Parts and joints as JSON
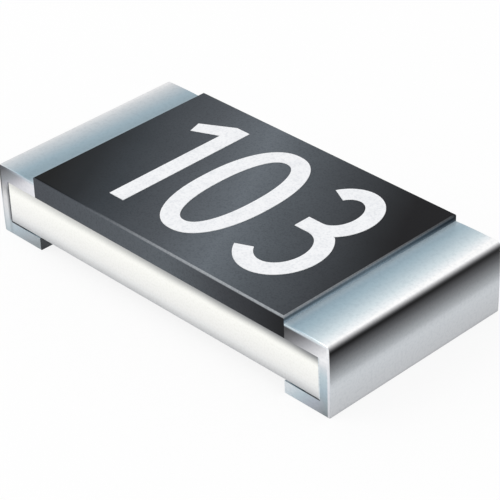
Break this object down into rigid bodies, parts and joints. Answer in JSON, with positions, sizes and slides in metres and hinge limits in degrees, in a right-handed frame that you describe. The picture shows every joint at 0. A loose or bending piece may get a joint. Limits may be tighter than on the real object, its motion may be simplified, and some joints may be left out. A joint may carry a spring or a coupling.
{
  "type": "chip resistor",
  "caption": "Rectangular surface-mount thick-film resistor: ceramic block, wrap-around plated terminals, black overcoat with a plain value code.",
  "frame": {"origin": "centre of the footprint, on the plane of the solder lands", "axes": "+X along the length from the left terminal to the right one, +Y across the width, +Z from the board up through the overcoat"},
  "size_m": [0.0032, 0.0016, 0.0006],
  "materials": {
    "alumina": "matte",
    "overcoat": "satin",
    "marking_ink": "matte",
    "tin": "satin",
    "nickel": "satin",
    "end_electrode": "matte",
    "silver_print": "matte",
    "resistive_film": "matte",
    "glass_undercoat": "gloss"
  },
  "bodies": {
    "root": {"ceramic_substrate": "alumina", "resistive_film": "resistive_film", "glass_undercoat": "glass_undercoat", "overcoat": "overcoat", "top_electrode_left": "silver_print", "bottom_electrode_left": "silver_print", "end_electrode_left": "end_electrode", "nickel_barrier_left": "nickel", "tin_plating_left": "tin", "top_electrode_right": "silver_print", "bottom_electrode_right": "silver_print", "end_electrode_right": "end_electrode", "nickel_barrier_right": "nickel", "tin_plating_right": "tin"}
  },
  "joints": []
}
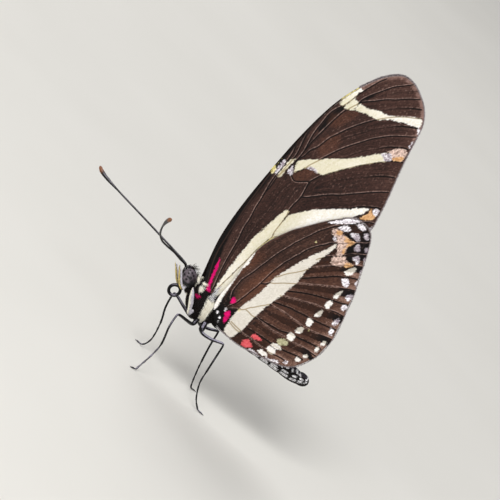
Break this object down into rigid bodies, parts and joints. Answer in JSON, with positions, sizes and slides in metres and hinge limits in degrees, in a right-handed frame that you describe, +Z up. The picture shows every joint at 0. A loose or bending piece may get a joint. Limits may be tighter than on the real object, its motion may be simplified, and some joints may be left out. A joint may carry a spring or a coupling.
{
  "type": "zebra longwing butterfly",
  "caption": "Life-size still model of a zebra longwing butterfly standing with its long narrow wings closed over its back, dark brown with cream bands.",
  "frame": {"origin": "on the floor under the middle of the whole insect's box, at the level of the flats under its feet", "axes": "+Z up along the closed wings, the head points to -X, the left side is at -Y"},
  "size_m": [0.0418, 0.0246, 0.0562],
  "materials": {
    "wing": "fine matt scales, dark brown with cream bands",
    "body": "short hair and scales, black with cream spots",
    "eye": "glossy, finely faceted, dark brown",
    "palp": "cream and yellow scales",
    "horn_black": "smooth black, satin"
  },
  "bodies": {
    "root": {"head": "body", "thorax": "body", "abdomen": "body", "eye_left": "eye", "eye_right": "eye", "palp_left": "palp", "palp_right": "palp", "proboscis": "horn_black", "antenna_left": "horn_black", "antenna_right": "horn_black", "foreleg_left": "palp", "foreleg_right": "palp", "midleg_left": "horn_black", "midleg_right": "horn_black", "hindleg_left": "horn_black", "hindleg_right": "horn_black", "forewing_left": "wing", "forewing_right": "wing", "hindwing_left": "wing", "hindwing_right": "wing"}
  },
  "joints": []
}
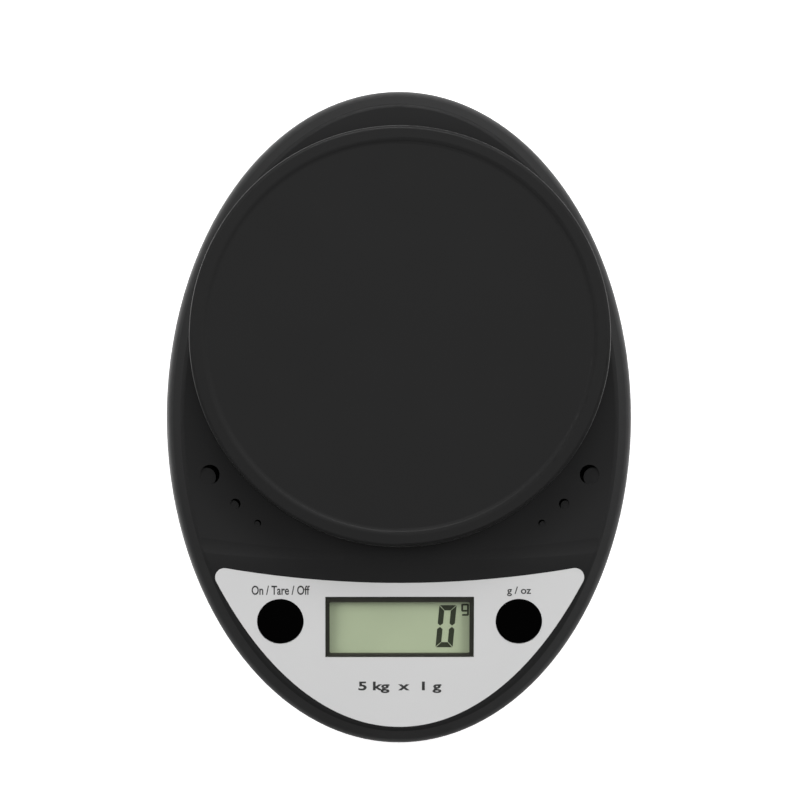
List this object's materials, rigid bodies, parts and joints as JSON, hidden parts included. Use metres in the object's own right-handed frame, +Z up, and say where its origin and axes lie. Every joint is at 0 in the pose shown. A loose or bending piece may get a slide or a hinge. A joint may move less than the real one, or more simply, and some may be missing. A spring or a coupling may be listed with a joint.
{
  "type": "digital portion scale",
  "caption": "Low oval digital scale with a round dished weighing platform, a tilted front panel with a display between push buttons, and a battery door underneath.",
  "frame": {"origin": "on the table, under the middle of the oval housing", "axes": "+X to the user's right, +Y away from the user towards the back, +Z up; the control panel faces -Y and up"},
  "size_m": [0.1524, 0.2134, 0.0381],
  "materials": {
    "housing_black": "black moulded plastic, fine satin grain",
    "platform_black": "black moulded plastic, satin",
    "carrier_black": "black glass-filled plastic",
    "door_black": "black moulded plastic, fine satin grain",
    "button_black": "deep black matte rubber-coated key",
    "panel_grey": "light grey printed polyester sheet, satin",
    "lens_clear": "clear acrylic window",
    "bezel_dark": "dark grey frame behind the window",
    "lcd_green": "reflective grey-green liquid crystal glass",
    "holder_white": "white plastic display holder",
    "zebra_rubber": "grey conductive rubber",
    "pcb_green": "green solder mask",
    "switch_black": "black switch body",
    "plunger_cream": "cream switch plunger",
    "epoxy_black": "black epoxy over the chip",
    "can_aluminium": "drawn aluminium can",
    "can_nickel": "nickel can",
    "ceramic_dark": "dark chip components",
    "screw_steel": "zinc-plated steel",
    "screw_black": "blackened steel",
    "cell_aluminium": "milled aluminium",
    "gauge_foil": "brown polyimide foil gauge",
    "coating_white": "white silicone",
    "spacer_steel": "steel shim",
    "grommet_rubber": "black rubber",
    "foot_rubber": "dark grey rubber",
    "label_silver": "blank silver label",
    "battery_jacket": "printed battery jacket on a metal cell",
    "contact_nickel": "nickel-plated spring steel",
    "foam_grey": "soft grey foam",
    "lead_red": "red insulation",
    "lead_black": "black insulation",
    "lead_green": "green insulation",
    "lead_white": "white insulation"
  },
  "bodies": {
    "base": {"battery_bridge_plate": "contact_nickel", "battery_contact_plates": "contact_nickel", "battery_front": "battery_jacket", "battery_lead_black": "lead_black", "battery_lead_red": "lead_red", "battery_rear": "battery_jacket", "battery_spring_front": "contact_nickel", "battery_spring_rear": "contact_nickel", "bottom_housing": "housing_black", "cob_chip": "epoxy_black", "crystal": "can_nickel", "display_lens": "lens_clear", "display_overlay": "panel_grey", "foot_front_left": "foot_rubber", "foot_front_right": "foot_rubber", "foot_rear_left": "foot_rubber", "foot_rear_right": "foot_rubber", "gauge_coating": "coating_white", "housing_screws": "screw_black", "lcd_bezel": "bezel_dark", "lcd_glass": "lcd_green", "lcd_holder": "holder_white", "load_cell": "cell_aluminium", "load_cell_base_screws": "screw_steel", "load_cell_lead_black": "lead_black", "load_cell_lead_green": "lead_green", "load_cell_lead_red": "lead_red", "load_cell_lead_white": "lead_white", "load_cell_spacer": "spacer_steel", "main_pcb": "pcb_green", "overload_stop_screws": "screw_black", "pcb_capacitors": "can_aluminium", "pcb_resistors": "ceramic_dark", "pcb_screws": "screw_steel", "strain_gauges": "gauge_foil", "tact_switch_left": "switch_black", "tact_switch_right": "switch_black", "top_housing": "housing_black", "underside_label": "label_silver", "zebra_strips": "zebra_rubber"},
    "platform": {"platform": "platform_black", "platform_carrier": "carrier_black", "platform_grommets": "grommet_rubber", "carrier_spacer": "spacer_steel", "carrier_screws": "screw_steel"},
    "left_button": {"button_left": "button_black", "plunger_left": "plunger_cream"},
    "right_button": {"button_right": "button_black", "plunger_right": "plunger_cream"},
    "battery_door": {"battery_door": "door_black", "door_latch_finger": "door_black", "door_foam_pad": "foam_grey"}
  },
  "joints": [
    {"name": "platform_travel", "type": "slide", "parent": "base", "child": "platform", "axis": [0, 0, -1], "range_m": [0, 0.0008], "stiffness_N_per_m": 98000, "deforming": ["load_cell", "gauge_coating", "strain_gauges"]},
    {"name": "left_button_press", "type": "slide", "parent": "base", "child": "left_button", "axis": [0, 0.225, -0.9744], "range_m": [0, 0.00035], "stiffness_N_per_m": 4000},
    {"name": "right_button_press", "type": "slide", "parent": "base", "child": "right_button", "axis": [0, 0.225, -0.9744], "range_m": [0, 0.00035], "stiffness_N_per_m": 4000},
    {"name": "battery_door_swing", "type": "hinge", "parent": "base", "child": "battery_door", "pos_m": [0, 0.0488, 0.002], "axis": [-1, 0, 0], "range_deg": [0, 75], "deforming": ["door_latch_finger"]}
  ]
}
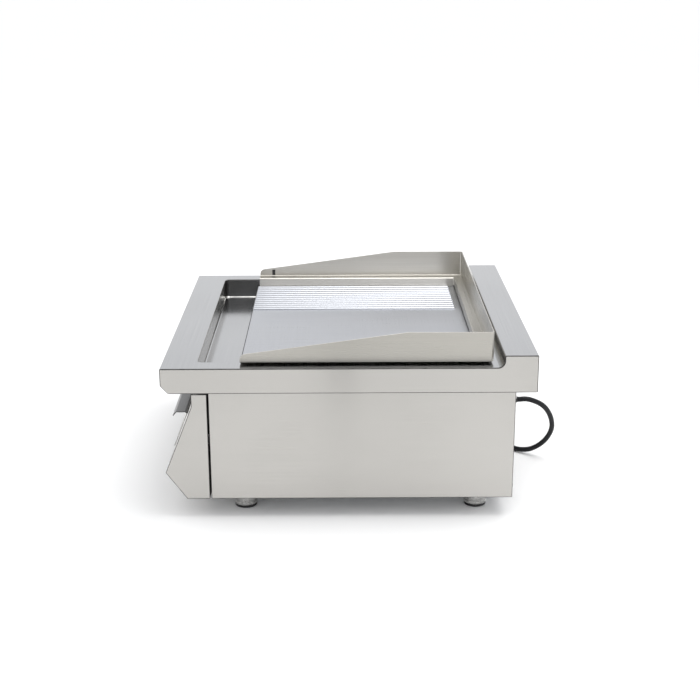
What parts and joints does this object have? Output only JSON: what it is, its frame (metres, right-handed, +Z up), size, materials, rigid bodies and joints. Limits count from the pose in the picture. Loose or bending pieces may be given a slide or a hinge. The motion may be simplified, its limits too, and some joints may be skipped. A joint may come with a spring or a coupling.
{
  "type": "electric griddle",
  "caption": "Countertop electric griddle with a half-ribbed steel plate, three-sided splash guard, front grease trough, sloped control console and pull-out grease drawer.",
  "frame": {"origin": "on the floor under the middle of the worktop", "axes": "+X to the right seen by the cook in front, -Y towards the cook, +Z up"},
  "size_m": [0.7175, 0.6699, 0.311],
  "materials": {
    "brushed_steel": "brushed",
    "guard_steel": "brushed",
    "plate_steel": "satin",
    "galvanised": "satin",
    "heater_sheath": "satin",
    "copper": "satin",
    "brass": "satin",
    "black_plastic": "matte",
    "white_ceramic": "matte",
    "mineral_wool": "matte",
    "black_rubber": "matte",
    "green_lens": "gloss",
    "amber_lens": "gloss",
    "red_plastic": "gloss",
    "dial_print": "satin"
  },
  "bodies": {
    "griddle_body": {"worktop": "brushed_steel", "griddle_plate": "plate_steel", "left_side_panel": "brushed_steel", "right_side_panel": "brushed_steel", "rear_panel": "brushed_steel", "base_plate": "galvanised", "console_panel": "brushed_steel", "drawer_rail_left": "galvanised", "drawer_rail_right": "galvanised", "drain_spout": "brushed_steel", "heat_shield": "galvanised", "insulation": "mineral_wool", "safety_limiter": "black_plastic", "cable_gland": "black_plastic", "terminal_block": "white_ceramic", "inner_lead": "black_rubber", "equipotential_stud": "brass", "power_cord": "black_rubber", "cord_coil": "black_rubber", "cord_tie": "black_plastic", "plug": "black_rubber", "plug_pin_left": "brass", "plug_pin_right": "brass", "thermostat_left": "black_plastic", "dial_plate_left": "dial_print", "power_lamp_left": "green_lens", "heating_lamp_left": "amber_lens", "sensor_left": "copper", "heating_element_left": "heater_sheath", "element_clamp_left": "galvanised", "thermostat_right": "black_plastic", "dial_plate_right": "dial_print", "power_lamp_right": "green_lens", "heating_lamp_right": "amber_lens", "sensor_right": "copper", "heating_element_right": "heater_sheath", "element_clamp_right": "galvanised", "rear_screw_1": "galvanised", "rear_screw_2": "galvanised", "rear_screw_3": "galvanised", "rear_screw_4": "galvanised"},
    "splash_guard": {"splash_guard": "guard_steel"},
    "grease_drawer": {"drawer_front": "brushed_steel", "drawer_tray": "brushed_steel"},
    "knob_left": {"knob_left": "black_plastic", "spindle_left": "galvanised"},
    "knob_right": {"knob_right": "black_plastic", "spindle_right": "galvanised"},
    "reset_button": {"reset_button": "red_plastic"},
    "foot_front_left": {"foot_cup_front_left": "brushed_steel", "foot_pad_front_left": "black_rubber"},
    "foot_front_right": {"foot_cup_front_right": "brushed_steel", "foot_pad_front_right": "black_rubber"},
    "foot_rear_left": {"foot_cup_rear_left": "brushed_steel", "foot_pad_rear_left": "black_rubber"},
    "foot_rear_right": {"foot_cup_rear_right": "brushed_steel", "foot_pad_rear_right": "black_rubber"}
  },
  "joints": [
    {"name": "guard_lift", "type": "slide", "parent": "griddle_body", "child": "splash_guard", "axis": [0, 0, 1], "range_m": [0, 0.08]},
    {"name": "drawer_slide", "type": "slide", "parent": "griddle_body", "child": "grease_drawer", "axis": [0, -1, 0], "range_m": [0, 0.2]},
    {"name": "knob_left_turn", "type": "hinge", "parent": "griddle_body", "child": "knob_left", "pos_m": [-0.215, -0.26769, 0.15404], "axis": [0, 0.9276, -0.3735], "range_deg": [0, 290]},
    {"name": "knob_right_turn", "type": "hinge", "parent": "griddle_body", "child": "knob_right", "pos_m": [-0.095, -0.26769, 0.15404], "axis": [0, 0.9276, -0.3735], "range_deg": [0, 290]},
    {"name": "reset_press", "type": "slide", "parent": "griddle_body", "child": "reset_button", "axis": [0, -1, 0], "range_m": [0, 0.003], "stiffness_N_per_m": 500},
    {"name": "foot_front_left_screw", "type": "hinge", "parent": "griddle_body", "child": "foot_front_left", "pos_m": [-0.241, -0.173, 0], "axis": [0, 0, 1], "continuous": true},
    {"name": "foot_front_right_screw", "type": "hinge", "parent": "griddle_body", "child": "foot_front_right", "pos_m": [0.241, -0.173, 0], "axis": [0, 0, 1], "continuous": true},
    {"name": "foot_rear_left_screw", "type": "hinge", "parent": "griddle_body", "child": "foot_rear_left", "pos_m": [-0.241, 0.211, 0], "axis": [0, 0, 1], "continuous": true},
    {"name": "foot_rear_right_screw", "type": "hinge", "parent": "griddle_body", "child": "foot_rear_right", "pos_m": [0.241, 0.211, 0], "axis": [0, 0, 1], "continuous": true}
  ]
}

■ **Task description**
Examine the listing and say how many of its lines contain the string "Break". Give the number alone.

■ **Task solution**
2